On March 18, 1957, the Tiedemann company libeled the Mission together with the United States and Mathiasen in the District of Delaware. The following day the United States and Mathiasen filed a cross libel against the Elna. That same day Tiedemann filed a petition in the Delaware district for exoneration or limitation of its liability as owners and operators of the Elna. On March 29, 1957, the United States and Mathiasen filed a similar petition, also in the Delaware district, as owners and operators of the Mission.
Appellants moved to dismiss the petitions or transfer the case to the Eastern District of Pennsylvania. The motions were denied by the district court October 7, 1957, 158 F.Supp. 470. This appeal and one in the Elna case (Petition of the United States), 259 F.2d 608, followed.
The basic contention against the petition for limitation is that it was not filed in accordance with Admiralty Rule 54. That rule reads:
"The said petition shall be filed and the said proceedings had in any District Court of the United States in which said vessel has been libeled to answer for any claim in respect to which the petitioner seeks to limit liability; or, if the said vessel has not been libeled, then in the District Court for any district in which the owner has been sued in respect to any such claim. When the said vessel has not been libeled to answer the matters aforesaid, and suit has not been commenced against the said owner, the said proceedings may be had in the District Court of the district in which the said vessel may be, but if said vessel is not within any district and no suit has been commenced in any district, then the petition may be filed in any District Court.

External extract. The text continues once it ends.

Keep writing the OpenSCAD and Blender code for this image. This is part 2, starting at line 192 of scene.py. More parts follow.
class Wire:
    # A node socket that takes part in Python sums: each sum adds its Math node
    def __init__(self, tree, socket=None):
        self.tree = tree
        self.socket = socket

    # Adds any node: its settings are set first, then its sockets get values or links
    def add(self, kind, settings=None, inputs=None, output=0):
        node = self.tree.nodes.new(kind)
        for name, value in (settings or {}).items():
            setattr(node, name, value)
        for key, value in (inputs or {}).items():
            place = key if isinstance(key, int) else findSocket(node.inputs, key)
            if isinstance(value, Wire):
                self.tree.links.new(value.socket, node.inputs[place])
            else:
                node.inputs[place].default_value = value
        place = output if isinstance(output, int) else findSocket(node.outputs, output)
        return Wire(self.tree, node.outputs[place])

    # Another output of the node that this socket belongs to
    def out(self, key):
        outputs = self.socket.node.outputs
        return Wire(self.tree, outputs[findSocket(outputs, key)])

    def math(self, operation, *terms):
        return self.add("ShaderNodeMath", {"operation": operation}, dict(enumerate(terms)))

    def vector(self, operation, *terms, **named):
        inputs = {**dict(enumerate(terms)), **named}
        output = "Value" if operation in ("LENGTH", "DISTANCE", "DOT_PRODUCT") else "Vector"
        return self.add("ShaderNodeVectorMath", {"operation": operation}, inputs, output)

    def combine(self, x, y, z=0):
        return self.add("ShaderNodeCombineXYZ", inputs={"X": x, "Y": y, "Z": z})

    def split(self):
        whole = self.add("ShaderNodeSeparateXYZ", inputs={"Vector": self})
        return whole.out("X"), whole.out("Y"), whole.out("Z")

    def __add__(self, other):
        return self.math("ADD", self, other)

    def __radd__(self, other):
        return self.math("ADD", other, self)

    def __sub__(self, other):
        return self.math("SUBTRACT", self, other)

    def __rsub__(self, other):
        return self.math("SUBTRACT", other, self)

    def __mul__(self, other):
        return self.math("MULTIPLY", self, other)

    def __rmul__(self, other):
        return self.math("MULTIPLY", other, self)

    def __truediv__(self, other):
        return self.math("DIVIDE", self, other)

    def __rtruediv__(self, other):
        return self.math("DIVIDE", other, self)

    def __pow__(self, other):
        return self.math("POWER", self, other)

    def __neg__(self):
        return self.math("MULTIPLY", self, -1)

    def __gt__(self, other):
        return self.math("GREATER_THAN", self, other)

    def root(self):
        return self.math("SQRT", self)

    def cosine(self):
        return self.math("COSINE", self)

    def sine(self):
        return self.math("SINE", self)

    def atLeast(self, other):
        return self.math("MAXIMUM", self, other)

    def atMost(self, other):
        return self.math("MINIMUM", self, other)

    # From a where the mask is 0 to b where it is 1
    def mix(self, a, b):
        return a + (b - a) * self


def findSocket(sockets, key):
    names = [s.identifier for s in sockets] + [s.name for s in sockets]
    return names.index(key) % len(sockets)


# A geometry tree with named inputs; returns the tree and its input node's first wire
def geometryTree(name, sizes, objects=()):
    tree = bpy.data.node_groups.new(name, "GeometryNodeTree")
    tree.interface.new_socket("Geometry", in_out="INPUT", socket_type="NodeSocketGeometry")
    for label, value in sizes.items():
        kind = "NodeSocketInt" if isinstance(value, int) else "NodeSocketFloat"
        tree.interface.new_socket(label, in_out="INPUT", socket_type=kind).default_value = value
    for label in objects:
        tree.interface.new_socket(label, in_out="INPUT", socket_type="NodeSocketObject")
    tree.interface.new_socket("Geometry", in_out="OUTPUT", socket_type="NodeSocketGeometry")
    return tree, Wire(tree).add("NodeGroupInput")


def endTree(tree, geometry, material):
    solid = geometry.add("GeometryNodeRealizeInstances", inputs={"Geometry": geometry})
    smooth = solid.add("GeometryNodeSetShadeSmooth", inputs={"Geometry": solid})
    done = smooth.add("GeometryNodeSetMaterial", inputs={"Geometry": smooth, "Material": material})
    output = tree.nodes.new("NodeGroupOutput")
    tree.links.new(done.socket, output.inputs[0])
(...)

The District Court may, in its discretion, transfer the proceedings to any district for the convenience of the parties. If the vessel shall have already been sold, the proceeds shall represent the same for the purposes of these rules. Amended June 21, 1948."
It is impossible with reason to misinterpret the plain language of the rule covering the circumstances before us, where the Elna had not been libeled. The rule states: "The said petition shall be filed and the said proceedings had * * * if the said vessel has not been libeled, * * * in the District Court for any district in which the owner has been sued in respect to any such claim." (Emphasis supplied.) At the time the Elna's owner entered its limitation proceeding the cross libel of the Mission against it had already been filed in the Delaware district court. The requirement of Rule 54 had thus been expressly fulfilled.
Appellants argue that the filing of suits on March 8, 1957, in the Eastern District of Pennsylvania fixed the venue for the future limitation proceedings as to both ships. No doubt but that their suits were first in time; they were filed the day after the collision. However, the ship owners by the limitation of liability statute, 46 U.S.C.A. § 185, had six months after notice of a claim has been given to or filed with them, in which to file their limitation petitions. And there is no restriction by Rule 54 to filing them in the venue of the first suit or suits. The Matter of the Petition of Southern Steamship Co., D.C.1955, 132 F.Supp. 316, 321, is cited for appellants' theory. There, in an admirable opinion, Judge Rodney, discussing a situation where one libel or suit had been filed, said: "* * * the Rules (Admiralty Rules) do not mean that the owner must await a libel or suit by a claimant before instituting limitation proceedings but mean if he should await such proceedings or if the libel or suit is filed, then the limitation proceedings must be filed in the District where such libel or suit was brought." That statement is not at all in conflict with our view of the Rule's language. Where there is just one suit or libel filed, the ship owner has no choice but to bring his petition in the only court where litigation in the particular matter is pending against his vessel. But where, as in this appeal, there are several causes of action pending when the limitation petition is to be filed, there is nothing in the rule which in any way indicates that it must or should follow the venue of the first suit or suits.
Aside from the reference to the Southern Steamship opinion, appellants' remaining complaint centers around the fact it was after the Pennsylvania district suits had been commenced that the Elna libeled the Mission in the Delaware district with the Mission cross libel and the limitation proceedings being filed thereafter also in Delaware. There is no indication in the record but that proper, lawyer-like courses were taken by the attorneys for the vessels. The Tiedemann action was rightfully in libel. As such, under Section 782 of the Public Vessels Act, 46 U.S.C.A. p. 573, it had to "* * * be brought in the district court of the United States for the district in which the vessel or cargo charged with creating the liability is found within the United States, * * *." The Mission since the collision had been a sunken wreck within the Delaware district. The later cross libel on behalf of the Mission was, as it should have been, docketed in the main action. With that cross libel filed there was no choice then under the rule but to file the Elna limitation proceeding in the Delaware district where the libel against that vessel was before the court.
The order of the district court of January 8, 1958, in the matter will be affirmed.